QE, as it is also known, is economist jargon for printing money. In the British case, an initial £75 billion (AU$165.5 billion) of additional reserves will be generated and spent to buy up corporate debts and government bonds. The hope — there are no guarantees — is that increasing the flow of cash will encourage banks to start lending again and kickstart Britain’s flailing economy. With interest rates almost at zero (the cash rate has been reduced to 0.5 per cent), this nuclear option is just about all that is left.

Across the channel on the continent, things aren’t looking any better.
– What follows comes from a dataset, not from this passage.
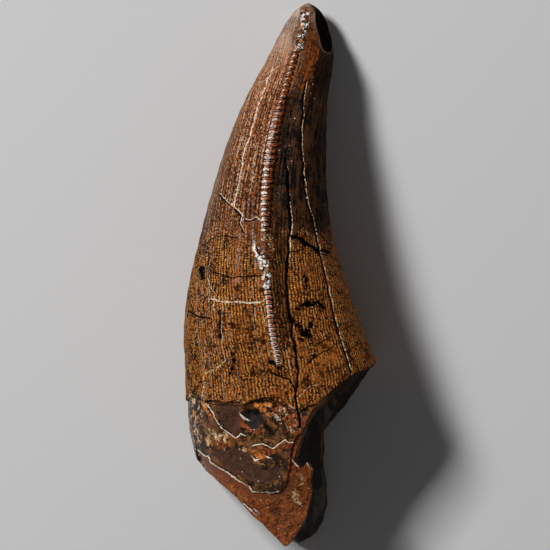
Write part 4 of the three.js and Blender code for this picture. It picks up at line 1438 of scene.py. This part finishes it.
# %% Relief and polish
wet = pale_crest_and_glint * on_edge * 0.7 + shattered * 0.7 + on_root * 0.35 + 0.05
wet = wet * (1 - worn_flat) * (1 - 0.9 * shaded_furrow)
shine = (0.5 - 0.1 * slate) * (1 - 0.5 * on_edge) * (1 - 0.5 * shattered) * (1 - 0.35 * on_root)
enamel_relief = bead * woven * 0.07 + streak * 0.06 + beading * 0.07
enamel_relief = enamel_relief + hairline * (0.1 - 0.06 * lower_crown)
root_relief = fine_patch * 0.1 + grit * 0.05 + crumbled * crumb * 0.1
root_relief = root_relief + lobe_edge.above(0, 0.1) * grit * 0.1
relief = (
    enamel_relief * (1 - on_root) * (1 - on_edge) * (1 - 0.6 * slate)
    + root_relief * on_root * (1 - 0.7 * violet)
    + patch * 0.06 + grit * 0.02 + dust * 0.01 + shattered * crumb * 0.12
    - dark * 0.09 - pale * 0.02 + glint * 0.05 - squiggle * 0.04
)
end_paint(finishes[SKIN], colour, shine, relief, wet)

# %% [markdown]
# ### Split dentine and the pulp wall
#
# The broken wall shows dull, fibrous dentine, and the pulp wall is grey. The far end of the break
# is painted darker, as painted shade. Both are plainer than the skin, and two or three noises are
# enough for each.

# %% Split dentine
space = start_paint(finishes[BREAK])
patch = noise(space, (1.6,) * 3, 4.0, 2.2)
grit = noise(space, (0.35,) * 3, 3.0, 6.6)
fibre = noise(space, (0.5, 0.5, 0.12), 3.0, 8.1)
colour = mix(srgb(84, 60, 44), srgb(146, 102, 66), patch.above(0.42, 0.6))
colour = mix(colour, srgb(184, 112, 62), grit.above(0.58, 0.7) * 0.4)
colour = mix(colour, srgb(34, 27, 22), (grit * 0.5 + fibre * 0.5).below(0.38, 0.5) * 0.8)
# Painted shade: the break is painted darker towards its far right end.
painted_far_shade = (space.part("X") - float(SHIFT[0]) + patch).above(5.2, 7.6)
colour = mix(colour, srgb(26, 20, 15), painted_far_shade * 0.85)
relief = patch * 0.12 + grit * 0.06 + fibre * 0.03
end_paint(finishes[BREAK], colour, 0.42 + 0.3 * grit, relief, 0.15)

# %% Pulp wall
space = start_paint(finishes[PULP])
patch = noise(space, (2.4, 5, 2.4), 4.0, 4.8)
grit = noise(space, (0.5,) * 3, 3.0, 8.6)
colour = mix(srgb(84, 81, 78), srgb(150, 142, 130), patch.above(0.45, 0.62))
colour = mix(colour, srgb(74, 54, 38), grit.above(0.6, 0.72) * 0.5)
end_paint(finishes[PULP], colour, 0.3 + 0.3 * grit, patch * 0.15 + grit * 0.04, 0.25)

# %% [markdown]
# ## The stage
#
# The tooth lies on a plain floor. A small key light from the upper left makes short, clear
# highlights, and a large weak one fills the shadows. A wider lens from nearby would swell the
# raised middle of the tooth, so the camera has a very long lens and stands far above it.

# %% Stage: floor, light and camera
bpy.ops.object.select_all(action="DESELECT")
bpy.ops.mesh.primitive_plane_add(size=4, location=(0, 0, cad_low.z))
floor = bpy.context.object
floor.name = "floor"

camera = bpy.data.objects.new("camera", bpy.data.cameras.new("camera"))
bpy.context.scene.collection.objects.link(camera)
camera.data.lens = 1500
FRAME_WIDTH = 71.5 # millimetres that the picture takes in
FRAME_MIDDLE = np.array([-0.715, -0.13, 11.0])
distance = FRAME_WIDTH / camera.data.sensor_width * camera.data.lens
camera.location = (FRAME_MIDDLE + SHIFT + np.array([0, 0, distance])) / 1000
camera.data.clip_start, camera.data.clip_end = 0.05, 10
bpy.context.scene.camera = camera
print("the camera stands", round(float(distance) / 1000, 2), "m above the tooth")


def area_light(name, place, size, energy, colour=(1, 1, 1)):
    light = bpy.data.objects.new(name, bpy.data.lights.new(name, "AREA"))
    bpy.context.scene.collection.objects.link(light)
    light.data.size, light.data.energy, light.data.color = size, energy, colour
    light.location = place
    toward = np.array([0, 0, 0.01]) - np.array(place)
    light.rotation_mode = "QUATERNION"
    light.rotation_quaternion = Vector(toward).to_track_quat("-Z", "Y")


area_light("key", (-0.42, 0.36, 0.6), 0.16, 5.2)
area_light("fill", (0.1, -0.4, 0.7), 0.6, 0.2)
world = bpy.data.worlds.new("studio")
bpy.context.scene.world = world
world.use_nodes = True
world.node_tree.nodes["Background"].inputs["Color"].default_value = (1, 1, 1, 1)
world.node_tree.nodes["Background"].inputs["Strength"].default_value = 0.04
bpy.context.scene.view_settings.view_transform = "Standard"

# %% Sizes, and the end
print("cad", [round(1000 * v, 2) for v in (*cad_low, *cad_high)])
The European Central Bank (ECB) also cut interest rates by half a point yesterday to 1.5 per cent in response to a rapidly deteriorating Eurozone economy. Spring may be approaching in Europe, but everyone is bracing for a deepening economic winter.

How quickly events have unfolded. Last December German finance minister Peer Steinbrück dismissed British Government efforts to stimulate the UK economy as "crass Keynesianism". In the eyes of some Germans at least, any financial crisis and economic downturn would be confined to the profligate, credit-obsessed economies of Britain and the US.

Herr Steinbrück was tempting fate. It is avoiding a full-blown depression, not crass Keynesianism, that European policymakers are now most worried about.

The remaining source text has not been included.